Monday, September 17, 2012

September, 17th 2012 (315 words)


Today Mr. Anderson tried to get us to open the doors that we have locked with our deepest secrets hidden inside, and to let them all out, we may not even know what the are or that we locked them away because we have pushed them aside for so long. We were told to write down what we find. I didn't find anything, I tried so hard to dig as deep as I could and learn something new about myself, but I found nothing. I felt like behind my door is never ending dark hallway with hundreds of doors, but only one key in the world will open them, but it's hidden at the grim and starless unreachable depths of the enormous ocean that I can never reach no matter how hard I try.
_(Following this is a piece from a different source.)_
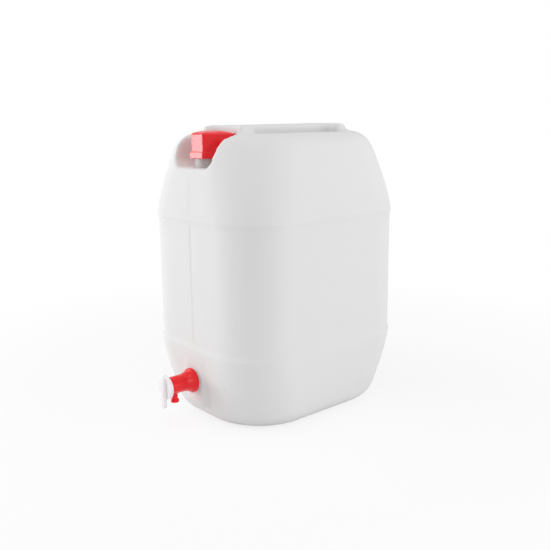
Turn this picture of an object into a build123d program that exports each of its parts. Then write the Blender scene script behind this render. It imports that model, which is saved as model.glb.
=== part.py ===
from build123d import *
import math
import os

# ---------------------------------------------------------------------------
# Carboy with spigot: a blow-moulded tank of about twenty litres with a
# moulded-in carrying grip, a screw cap in a front pocket and a plug tap low
# on the front wall. Millimetres, +Z up, the tap and the neck towards -Y.
# The tank is drawn about its own centre line and the finished pieces are
# moved at the end, so that the origin is the bottom centre of the whole part.
# ---------------------------------------------------------------------------

# Tank body
PANEL_WIDTH = 237.4          # across the wide faces, between foot and shoulder
PANEL_LENGTH = 290.0         # along the carrying direction
PANEL_CORNER = 65.3
WALL = 2.2                   # blown wall
LEDGE_PROUD = 2.0            # how far foot and shoulder stand out from the panel
SHOULDER_START = 270.0
SHOULDER_HEIGHT = 108.0      # up to the crest of the two side ridges
LEAN_POWER = 1.45            # how quickly foot and shoulder lean in towards their ends

# Foot: the tapered lower part
FOOT_HEIGHT = 100.0
FOOT_INSET_X = 15.6
FOOT_INSET_Y = 14.6
FOOT_FLAT = 44.8             # straight length left on the narrow side at the bottom
FOOT_ROUND = 15.7

# Shoulder: the tapered upper part
SHOULDER_INSET_X = 26.0
SHOULDER_INSET_Y = 13.0
SHOULDER_FLAT = 9.4          # straight length left on the narrow side at the top
SHOULDER_ROUND = 20.0

# Neck and the pocket around it
NECK_SETBACK = 33.0          # from the front of the panel to the neck's axis
NECK_RADIUS = 17.5
NECK_WALL = 2.6
NECK_HEIGHT = 38.5           # from the pocket's floor to the lip
COLLAR_RADIUS = 19.0
COLLAR_HEIGHT = 3.0
POCKET_DEPTH = 42.0          # below the crest
POCKET_HALF_WIDTH = 38.0
POCKET_DRAFT = 8.0
POCKET_BEVEL = 8.0           # between its floor and its wall

# Hand well, sunk in the shoulder, and the grip that bridges it
WELL_DEPTH = 42.0            # below the crest
WELL_LENGTH = 145.0
WELL_SETBACK = 46.0          # from the neck's axis to the front of the well
WELL_HALF_WIDTH = 60.0
WELL_CORNER = 24.0
WELL_DRAFT = 6.0
WELL_BEVEL = 6.0             # at its floor and at its rim
GRIP_RISE = 10.0             # above the crest
GRIP_HALF_WIDTH = 19.0
GRIP_THICKNESS = 26.0
GRIP_BEVEL = 3.6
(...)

I need to learn how to let myself out, if I have no way of getting the key to my doors, then I am just going to have to find another way, maybe pick the lock? Or maybe blow up the doors, whatever it takes, I will find a way. What if there is nothing to find about myself? What if I’m just an open book with no secrets? Nothing that I’ve hidden over the years? It can’t be! There has to be someone in there that I’m not anymore, that little girl inside of me, you know, the one that used to dream of flying, the one that would jump off the porch with an umbrella after watching Mary Poppins? Where can I find that girl? Where is she hiding? I’m determined to probe into my past and find her, and what it was that gave her all of these magical and mysterious ideas. I won’t quit until I find her, I will find a way.

It is never too late to be what you might have been.